A Presidential Staffer, Professor Kofi Awoonor, yesterday suggested that September 21,birthday of first President Osagyefo Dr Kwame Nkrumah should declared a national holiday.

He said the next administration of the progressive Alliance would move a motion for the adoption and observance of the day just as United States of America observes that of George Washington. Prof. Awoonor said this at the 91st birthday anniversary and wreath laying ceremony of Dr. Nkrumah at the Old Polo Grounds (now Kwame Nkrumah mausoleum) where he proclaimed Ghana's independence in March 1957. The wreath laying formed part of a programme of activities lined up by the Nkrumaist Brigade, Old students of the Winneba Ideological Institute, Comrades of Nkrumah in the struggle for independence and the Progressive Alliance to mark the day.

He said Nkrumah belonged to the nation and his heritage is beyond party politics, ethnicity and ideology. "He is the tallest tree in the forest and so long as the nation lives Nkrumah's name will never be erased," he exhorted.

Prof. Awoonor said Nkrumah taught the nation selflessness, humility, nationalism, patriotism and unity, which the present generation must emulate. He called for the orientation of the new generation of politicians and activists to read and learn about "the man of Africa and the black race" who embarked on the struggle for the emancipation and liberation of the continent from colonialism.

He said Nkrumah did not struggle for Ghana alone but for Africa and all oppressed people of the Diaspora. "We must therefore gird our loins and put on the armour of resistance to fight on, for the struggle has to continue so long as conditions for it (struggle) still exist," he added.

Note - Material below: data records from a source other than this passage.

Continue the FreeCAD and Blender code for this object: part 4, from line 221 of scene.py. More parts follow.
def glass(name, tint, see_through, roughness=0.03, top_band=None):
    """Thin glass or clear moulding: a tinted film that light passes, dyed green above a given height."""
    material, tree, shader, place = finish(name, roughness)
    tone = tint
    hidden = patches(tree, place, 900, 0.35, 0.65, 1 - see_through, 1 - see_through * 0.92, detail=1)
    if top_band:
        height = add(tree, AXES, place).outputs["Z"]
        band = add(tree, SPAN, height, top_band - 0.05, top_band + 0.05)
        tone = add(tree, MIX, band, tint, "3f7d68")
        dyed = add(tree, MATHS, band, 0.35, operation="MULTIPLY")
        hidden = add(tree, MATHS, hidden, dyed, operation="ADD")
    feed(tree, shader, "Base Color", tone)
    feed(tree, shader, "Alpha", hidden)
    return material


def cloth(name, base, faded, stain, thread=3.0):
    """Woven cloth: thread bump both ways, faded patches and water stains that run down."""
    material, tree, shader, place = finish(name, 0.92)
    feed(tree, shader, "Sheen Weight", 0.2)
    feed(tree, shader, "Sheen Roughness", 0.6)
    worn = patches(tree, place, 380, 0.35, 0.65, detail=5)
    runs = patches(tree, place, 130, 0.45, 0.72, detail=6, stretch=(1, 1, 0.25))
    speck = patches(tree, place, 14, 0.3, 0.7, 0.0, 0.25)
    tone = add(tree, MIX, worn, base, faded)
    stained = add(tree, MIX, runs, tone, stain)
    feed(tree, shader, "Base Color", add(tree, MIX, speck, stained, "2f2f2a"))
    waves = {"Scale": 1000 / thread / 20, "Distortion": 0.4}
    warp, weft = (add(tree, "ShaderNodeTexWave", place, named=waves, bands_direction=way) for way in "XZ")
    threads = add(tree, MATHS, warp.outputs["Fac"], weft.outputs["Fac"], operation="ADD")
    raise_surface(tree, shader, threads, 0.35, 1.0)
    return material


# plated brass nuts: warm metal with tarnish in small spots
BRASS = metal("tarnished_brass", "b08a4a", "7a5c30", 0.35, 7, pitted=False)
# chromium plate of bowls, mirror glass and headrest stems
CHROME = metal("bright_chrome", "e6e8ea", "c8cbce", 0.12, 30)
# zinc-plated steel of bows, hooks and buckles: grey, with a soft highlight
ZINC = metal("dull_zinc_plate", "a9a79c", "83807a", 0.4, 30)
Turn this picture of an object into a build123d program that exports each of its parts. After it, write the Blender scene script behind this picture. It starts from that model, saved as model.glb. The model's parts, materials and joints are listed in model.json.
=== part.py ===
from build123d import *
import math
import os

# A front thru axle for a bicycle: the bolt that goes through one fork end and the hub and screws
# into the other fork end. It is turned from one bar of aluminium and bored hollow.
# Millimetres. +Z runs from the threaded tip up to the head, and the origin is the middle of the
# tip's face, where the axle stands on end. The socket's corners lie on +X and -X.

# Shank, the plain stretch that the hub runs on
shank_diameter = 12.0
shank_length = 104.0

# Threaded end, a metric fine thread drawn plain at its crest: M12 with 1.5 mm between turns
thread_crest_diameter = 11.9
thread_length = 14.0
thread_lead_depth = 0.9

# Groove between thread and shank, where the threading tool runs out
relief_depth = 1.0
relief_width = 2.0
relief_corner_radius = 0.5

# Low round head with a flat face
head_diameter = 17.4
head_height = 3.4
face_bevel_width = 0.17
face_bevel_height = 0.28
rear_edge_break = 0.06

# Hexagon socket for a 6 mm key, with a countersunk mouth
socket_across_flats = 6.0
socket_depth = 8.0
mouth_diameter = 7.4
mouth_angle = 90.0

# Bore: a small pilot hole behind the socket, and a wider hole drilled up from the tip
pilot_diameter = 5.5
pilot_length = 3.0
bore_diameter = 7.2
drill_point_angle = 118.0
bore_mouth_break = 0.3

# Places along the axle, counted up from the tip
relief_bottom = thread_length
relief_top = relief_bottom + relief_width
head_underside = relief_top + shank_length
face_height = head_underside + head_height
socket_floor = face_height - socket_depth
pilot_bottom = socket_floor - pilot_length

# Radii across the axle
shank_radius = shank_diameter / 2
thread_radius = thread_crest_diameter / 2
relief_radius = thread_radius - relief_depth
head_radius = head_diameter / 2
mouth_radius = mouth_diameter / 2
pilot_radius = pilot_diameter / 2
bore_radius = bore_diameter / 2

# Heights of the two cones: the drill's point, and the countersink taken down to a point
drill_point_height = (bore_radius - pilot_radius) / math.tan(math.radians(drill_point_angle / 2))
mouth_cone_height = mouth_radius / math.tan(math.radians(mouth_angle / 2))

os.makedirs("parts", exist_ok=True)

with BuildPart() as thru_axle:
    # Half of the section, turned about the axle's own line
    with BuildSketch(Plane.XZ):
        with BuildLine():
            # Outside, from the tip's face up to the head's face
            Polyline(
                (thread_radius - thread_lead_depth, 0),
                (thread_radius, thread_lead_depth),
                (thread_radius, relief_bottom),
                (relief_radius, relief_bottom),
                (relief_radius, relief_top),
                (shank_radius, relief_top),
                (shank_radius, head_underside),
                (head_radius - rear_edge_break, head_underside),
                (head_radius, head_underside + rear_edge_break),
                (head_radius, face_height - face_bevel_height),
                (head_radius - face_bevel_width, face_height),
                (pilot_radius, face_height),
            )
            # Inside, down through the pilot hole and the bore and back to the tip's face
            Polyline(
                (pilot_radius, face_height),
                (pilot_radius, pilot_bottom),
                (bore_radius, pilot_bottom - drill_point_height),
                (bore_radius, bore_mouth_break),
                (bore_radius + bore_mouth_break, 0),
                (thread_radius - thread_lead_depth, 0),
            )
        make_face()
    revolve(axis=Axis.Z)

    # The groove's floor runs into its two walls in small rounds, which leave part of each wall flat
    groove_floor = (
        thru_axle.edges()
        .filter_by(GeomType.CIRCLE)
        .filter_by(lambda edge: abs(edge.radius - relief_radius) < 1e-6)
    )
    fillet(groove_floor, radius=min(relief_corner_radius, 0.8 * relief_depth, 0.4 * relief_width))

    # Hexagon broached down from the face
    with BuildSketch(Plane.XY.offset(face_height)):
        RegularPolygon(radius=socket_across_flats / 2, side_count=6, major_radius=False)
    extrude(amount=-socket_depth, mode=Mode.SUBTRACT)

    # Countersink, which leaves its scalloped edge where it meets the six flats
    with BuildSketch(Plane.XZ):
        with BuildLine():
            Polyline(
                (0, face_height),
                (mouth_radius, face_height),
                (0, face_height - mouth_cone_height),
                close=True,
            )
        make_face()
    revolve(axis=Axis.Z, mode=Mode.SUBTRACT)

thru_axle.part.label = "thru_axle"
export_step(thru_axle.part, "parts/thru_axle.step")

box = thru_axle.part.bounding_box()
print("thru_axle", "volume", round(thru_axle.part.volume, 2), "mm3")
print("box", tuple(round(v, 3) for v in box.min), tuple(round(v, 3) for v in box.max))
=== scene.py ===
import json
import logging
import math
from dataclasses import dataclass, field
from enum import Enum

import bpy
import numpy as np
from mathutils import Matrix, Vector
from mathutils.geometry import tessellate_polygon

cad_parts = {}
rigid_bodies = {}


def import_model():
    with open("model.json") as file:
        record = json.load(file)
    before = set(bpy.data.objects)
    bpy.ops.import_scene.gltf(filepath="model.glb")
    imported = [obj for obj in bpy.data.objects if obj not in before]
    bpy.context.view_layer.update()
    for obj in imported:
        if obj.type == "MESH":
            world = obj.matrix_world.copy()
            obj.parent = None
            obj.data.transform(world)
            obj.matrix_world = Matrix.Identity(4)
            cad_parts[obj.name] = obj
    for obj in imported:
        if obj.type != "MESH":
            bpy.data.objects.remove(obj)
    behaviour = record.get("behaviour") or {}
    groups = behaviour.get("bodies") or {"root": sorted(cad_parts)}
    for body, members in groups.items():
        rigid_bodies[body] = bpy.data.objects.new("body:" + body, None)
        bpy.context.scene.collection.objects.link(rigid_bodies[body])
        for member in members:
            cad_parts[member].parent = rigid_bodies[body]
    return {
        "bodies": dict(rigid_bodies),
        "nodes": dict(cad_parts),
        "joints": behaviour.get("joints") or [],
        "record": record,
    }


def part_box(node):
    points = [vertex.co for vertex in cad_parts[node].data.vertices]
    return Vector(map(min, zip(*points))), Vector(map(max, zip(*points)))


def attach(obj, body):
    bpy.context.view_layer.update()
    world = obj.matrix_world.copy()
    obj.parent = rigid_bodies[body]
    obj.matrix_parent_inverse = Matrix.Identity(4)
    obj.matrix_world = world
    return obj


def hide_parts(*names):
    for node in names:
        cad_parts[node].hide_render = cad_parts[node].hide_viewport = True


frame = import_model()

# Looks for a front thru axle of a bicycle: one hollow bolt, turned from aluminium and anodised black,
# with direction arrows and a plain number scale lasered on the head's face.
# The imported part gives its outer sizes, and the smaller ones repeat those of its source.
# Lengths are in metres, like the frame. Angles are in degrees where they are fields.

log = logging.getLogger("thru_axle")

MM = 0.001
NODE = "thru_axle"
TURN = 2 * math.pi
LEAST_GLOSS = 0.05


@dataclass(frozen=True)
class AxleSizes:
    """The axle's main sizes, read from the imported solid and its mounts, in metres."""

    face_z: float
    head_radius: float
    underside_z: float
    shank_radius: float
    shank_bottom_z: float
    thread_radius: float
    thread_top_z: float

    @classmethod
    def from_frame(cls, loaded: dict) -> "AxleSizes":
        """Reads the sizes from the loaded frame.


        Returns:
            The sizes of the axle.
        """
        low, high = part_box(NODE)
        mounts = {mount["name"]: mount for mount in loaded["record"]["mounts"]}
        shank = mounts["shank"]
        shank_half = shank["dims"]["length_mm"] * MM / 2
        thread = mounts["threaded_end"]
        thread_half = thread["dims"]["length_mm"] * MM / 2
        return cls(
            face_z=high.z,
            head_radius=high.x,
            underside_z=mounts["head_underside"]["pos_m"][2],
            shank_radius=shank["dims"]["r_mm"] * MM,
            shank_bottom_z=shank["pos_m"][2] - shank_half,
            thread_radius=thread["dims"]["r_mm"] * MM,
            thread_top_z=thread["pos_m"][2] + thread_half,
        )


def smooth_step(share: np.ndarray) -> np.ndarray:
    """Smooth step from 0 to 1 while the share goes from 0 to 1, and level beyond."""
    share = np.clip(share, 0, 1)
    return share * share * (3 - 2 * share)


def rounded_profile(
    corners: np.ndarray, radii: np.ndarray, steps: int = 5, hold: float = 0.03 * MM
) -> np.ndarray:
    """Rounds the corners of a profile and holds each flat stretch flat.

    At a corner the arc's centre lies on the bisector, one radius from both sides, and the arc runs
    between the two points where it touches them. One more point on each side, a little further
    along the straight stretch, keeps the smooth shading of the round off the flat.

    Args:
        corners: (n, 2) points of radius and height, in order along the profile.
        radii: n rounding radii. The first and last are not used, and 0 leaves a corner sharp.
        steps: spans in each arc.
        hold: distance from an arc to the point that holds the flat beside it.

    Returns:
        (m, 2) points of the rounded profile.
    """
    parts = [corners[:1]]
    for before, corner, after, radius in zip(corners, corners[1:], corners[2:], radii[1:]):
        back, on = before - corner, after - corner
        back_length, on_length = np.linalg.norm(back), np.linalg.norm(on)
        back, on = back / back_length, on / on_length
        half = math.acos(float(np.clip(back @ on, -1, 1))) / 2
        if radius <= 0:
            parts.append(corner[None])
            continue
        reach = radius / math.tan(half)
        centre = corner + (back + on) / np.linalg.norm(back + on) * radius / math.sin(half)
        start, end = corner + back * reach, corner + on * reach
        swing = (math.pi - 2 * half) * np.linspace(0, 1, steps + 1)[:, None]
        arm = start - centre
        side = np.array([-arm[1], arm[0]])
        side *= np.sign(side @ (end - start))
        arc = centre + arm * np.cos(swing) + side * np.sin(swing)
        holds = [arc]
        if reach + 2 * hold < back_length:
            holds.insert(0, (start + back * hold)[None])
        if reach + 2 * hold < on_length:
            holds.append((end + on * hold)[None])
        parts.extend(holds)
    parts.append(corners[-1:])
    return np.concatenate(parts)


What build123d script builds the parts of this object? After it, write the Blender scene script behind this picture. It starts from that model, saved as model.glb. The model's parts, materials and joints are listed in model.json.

Prof. Awoonor said the Progressive Alliance would not allow those who deserted Nkrumah and denied him any right to nationhood as well as those who destroyed his memory and attempted to erase it from history any chance to rule the nation. Alhaji Huudu Yahaya, General Secretary of the NDC noted that "the torch of nationhood which Nkrumah lit on the eve of Independence and transferred to President Rawlings which is about to be re-transferred to Professor Atta Mills cannot be put off". He said, the least that the nation could do to the memory of the founder of Ghana is to keep the struggle of empowering the ordinary man aflame.